Meantime, here’s a selection of our favourite recipes for eggs or using eggs. Almond Croissant Bread and Butter Pudding, Spinach Omelet, The Perfect Poached Eggs with Béarnaise Sauce and Bacon On, Tuscan Egg and Bacon Pies, Fragrant Smoked Tuna Kedgeree, Sweet Kumara and Chinese Chive Frittata, Smoked Salmon and Creamed Egg Roll, Sumptuous French Toast.

The best known egg of all, of course, was the anthropomorphised Humpty Dumpty…whose unfortunate tumble off his wall and the subsequent inability of all the king’s horses and men to restore him, has long been a nursery rhyme favourite. Originally, like so many such verses, this was a riddle, to which the answer, of course, was an egg.

However, Humpty Dumpty was also a name applied to a short round person of no real intelligence; or to a boiled ale and brandy drink from the end of the 17th century.
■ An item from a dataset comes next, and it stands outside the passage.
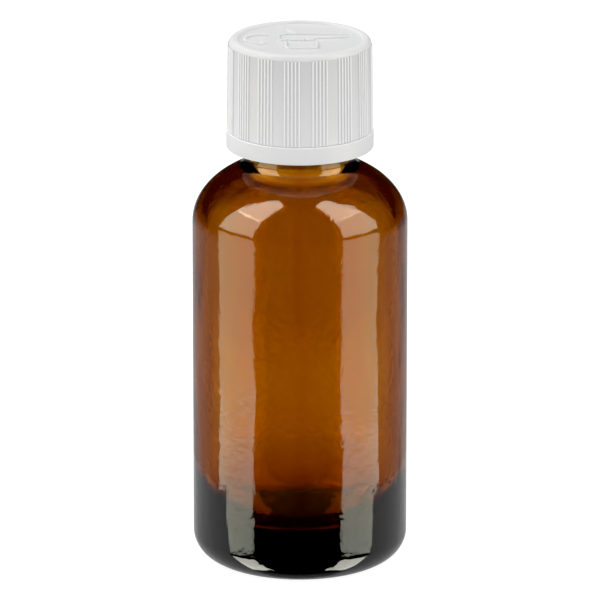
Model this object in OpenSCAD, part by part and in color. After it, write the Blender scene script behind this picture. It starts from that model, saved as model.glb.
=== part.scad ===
// Amber screw-cap medicine bottle, 30 ml, with a push-and-turn cap and a tamper-evident ring.
// Millimetres, +Z up, origin at the centre of the base. The cap's pictogram reads upright from -Y.

/* [Bottle] */
// Outside diameter of the barrel
barrel_d = 33; // [32:0.5:34]
// Height of the straight barrel's top above the base
barrel_top = 53.9; // [52.5:0.1:54.5]
// Radius of the rounded heel
heel_r = 4.2; // [3:0.1:5]
// How far the centre of the base is pushed up
push_up = 1.6; // [0.8:0.1:2]
// Thickness of the glass in the barrel
glass_wall = 2.3; // [2:0.1:2.6]
// Height of the inside's floor above the ground
inner_floor = 6.9; // [6:0.1:7.4]
// Radial half-width of the shoulder's ellipse
shoulder_a = 15.1; // [14.8:0.1:15.4]
// Height of the shoulder's ellipse
shoulder_b = 10.2; // [9.9:0.1:10.4]

/* [Neck finish] */
// Diameter of the neck between the shoulder and the tamper bead
neck_d = 16.8; // [16.6:0.1:17]
// Diameter of the neck between the threads
core_d = 16.1; // [16:0.05:16.2]
// Outside diameter of the neck's thread
thread_d = 17.8; // [17.6:0.05:17.9]
// Diameter of the bead that holds the tamper ring
bead_d = 18.6; // [18.4:0.1:18.8]
// Diameter of the mouth
mouth_d = 11.5; // [11.2:0.1:11.8]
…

Another atheory muses that “Humpty Dumpty” was a powerful cannon mounted on a church tower in Colchester, East Anglia, to defend the Royalist-held city against siege by the Parliamentarian army in 1648. The tower was hit by the Roundheads, blowing off its top and sending the cannon crashing to the ground, so it was no surprise that the infantry and the cavalry were unable to put Humpty together again!